We have no problem at all with this, because Jeremiah 13:5 flatly declares that, Jeremiah went and hid it as Jehovah had commanded him. Where is there any problem? Rationalistic critics, however, believe that such an extended amount of traveling, while not impossible, was certainly not very practical in those times. Therefore, other solutions are proposed. They are interesting, and we include these alternative understandings on the premise that they might even be correct, although we cannot be sure.

(1) One alternative interpretation is that the Hebrew word rendered here as "Euphrates" may not be a reference to the "Euphrates River" at all but to a village three and one half miles north of Anathoth (where Jeremiah probably lived), which was also known locally as "Euphrates." This appears to be possible. It is principally upon the authority of the Septuagint (LXX) and the Vulgate that translators insist on making it refer to the Euphrates River. The Hebrew word is actually [~Phrath]; and there is no doubt that in many other Old Testament passages the word does refer to the Euphrates River. The word occurs fifteen times elsewhere in the Old Testament and four times in this chapter. Nevertheless, as Henderson noted: "In twelve of the other fifteen references another word is included with [~Phrath], a word that means river. It seems a little strange, therefore that the word [~Phrath] should occur no less than four times in this chapter without that qualifying term which means river.[2] This is certainly enough to suggest the possibility of the word's being in this instance a reference to a local village. If this was indeed the case, the close identity of the name with the Great River would have had the same symbolical meaning that accrued to the Euphrates itself. Thus the meaning of the parable is not affected, no matter which view of the meaning of [~Phrath] is accepted.

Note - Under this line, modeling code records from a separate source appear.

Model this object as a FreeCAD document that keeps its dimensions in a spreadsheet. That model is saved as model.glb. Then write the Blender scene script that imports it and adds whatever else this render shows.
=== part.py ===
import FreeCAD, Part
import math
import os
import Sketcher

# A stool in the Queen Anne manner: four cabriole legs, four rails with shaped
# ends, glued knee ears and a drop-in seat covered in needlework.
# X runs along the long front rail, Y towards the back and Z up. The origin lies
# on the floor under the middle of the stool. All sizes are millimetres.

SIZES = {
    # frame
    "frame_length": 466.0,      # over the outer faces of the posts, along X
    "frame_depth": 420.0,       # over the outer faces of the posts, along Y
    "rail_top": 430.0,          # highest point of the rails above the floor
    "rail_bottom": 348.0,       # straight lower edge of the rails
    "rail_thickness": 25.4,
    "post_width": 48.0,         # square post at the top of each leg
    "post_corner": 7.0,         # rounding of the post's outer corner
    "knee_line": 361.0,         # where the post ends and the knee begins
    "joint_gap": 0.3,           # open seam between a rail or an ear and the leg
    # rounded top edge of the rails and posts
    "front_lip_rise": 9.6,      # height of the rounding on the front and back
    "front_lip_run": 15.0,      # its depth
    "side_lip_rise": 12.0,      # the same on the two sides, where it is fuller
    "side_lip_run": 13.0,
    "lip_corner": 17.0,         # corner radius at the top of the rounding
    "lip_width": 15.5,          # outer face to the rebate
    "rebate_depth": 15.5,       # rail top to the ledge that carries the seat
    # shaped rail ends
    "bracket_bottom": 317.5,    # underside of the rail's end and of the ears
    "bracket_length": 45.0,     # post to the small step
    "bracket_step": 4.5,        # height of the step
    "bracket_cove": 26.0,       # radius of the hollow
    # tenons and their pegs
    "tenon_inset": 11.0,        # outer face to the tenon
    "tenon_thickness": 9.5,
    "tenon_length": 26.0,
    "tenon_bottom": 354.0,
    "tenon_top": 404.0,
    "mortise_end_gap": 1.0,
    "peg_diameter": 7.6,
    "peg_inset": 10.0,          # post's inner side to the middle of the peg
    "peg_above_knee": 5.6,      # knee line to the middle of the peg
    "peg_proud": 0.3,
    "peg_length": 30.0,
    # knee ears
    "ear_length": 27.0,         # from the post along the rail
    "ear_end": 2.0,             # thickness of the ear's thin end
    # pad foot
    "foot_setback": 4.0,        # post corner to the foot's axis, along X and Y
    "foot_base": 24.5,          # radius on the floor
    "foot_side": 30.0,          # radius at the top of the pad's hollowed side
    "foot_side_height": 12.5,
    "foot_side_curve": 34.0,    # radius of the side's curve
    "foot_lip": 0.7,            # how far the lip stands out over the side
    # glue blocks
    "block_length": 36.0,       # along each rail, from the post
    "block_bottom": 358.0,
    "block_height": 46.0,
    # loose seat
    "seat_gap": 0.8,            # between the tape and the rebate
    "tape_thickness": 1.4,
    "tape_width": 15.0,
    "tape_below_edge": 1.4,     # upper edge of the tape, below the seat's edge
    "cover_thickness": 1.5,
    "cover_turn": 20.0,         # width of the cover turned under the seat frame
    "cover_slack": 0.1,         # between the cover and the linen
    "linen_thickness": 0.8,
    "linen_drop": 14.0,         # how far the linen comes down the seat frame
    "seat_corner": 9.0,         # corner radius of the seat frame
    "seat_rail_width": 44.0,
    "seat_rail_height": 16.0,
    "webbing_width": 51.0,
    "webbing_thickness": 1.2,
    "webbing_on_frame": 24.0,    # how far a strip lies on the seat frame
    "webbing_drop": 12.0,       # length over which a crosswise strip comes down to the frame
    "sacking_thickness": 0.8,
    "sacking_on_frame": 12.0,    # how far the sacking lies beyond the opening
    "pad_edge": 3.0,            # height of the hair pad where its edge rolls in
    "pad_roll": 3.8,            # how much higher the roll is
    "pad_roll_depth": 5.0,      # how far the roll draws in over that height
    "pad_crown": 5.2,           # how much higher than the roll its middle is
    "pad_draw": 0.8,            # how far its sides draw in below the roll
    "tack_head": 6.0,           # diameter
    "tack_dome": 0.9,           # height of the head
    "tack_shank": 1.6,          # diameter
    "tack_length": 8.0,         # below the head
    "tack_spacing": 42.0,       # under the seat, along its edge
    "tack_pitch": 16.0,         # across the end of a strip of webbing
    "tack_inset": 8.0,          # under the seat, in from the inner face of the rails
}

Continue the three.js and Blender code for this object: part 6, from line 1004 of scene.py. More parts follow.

And what is that meaning? The meaning is that the apostate nation, symbolized by the dirty, unwashed loincloth will be "hidden," that is, in captivity in Babylon on the Euphrates River.

(2) Another interpretation suggested by Dummelow is also plausible, perhaps even more so, than No. 1, cited above. "Jeremiah appears to have been absent from Jerusalem during a major part of Jehoiachin's brief three-year reign; and he may very well be supposed to have been during that time in or near the city of Babylon. This would account for the kindly feeling toward him by Nebuchadnezzar after his capture of Jerusalem (Jeremiah 39:11).[3] There is nothing at all unreasonable about this understanding of the passage, in which [~Phrath] would be understood as actually a reference to the Euphrates River itself.

(3) Another school of commentators have suggested that, "We are here dealing with a visionary experience,"[4] an interpretation which does not appear to be in any manner reasonable to this writer. We believe that Jeremiah actually bought a clean, white, linen girdle, wore it until it became thoroughly dirty, then hid it in the earth until it was completely rotted, mined, and spoiled, that he also recovered it as God commanded him, and that he showed it to his fellow-Israelites, expounding the whole history of that girdle to them as a parable of what was going to happen to the apostate nation.